A Rio, dans le tournoi des plus de 80 kg, après avoir battu le Français M'Bar N'Diaye et le Brésilien Maicon Siqueira, il créé la surprise en demi-finale en battant le N.1 mondial ouzbek Dmitry Shokin, mais il échoue en finale face à l'Azerbaïdjanais Radik Isayev.

"Je me suis déconcentré. J'étais heureux d'avoir gagné la médaille. Une erreur, j'étais jeune", se justifie Abdoulrazak, qui a offert à son pays la deuxième médaille olympique de son histoire, 50 ans après le bronze remporté par le boxeur Issaka Daboré aux JO-1972 de Munich.

- Accueil triomphal -

Il est accueilli en héros à Niamey par des milliers de personnes, dont le président Mahamadou Issoufou.

"Je veux remporter l'or à Tokyo pour le peuple nigérien. Je me sacrifie, je m'entraîne trois fois par jour. Il y a un proverbe ici qui dit +souffre quand tu es jeune, sinon tu vas souffrir quand tu es vieux+", résume-t-il.

En 2017, il confirme en devenant champion du monde en Corée du Sud, la patrie du taekwondo.
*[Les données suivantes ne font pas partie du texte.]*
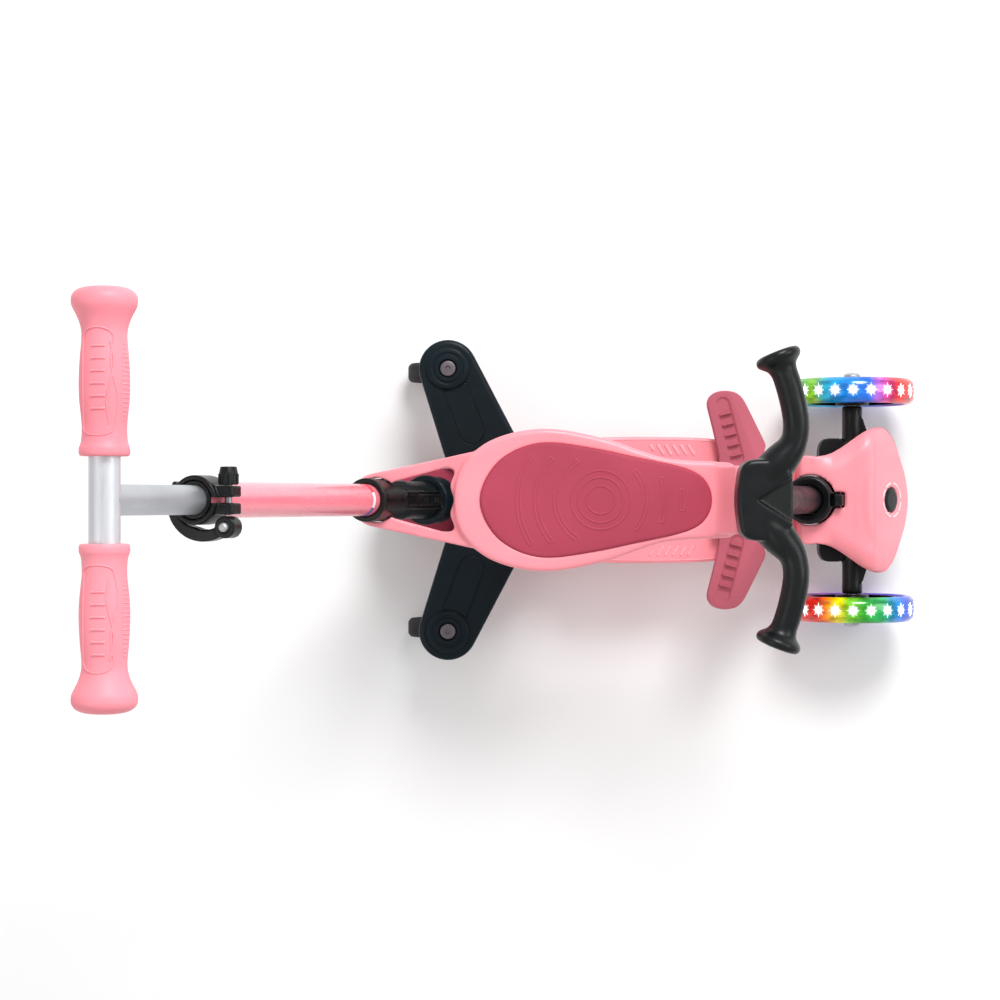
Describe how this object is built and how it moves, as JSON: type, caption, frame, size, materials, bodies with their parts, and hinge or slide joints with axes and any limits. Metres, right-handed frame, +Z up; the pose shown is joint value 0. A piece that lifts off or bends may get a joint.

"Il est grand, mais ce qui fait qu'il est le meilleur, c'est qu'il s'entraine beaucoup", affirme son compatriote Ismael Yacouba, également pensionnaire du centre d'entraînement allemand de Friedrichschafen.

De passage à Niamey fin 2020, Alfaga veut voir son pays devenir une puissance mondiale du taekwondo.

Il explique la réussite en taekwondo des pays africains, comme le Mali, la Côte d'Ivoire du champion olympique 2016 Cheick Cissé, et le Gabon, par des causes sociales.

"En Afrique, on se bagarre dans la rue. Il faut être le plus fort. Même chez les enfants, tout est permis. Mais je dis aux jeunes qu'il faut se battre sur le tatami et non dans la rue", dit-il lors d'une visite à l'une des écoles de taekwondo qui ont fleuri dans le pays.

Une cinquantaine d'enfants s'entraînent avec Tommy Gouzaye, qui a arbitré de nombreux combats d'Alfaga dans sa jeunesse. "Quand je lui parlais, il se baissait pour ne pas me dépasser: respect et discipline, les clés de sa réussite", raconte-t-il aux enfants ravis de faire des exercices avec la star.

"C'est +Alfa+, le grand combattant, affirme Harouna Bihl, 8 ans. Je voudrais gagner comme lui".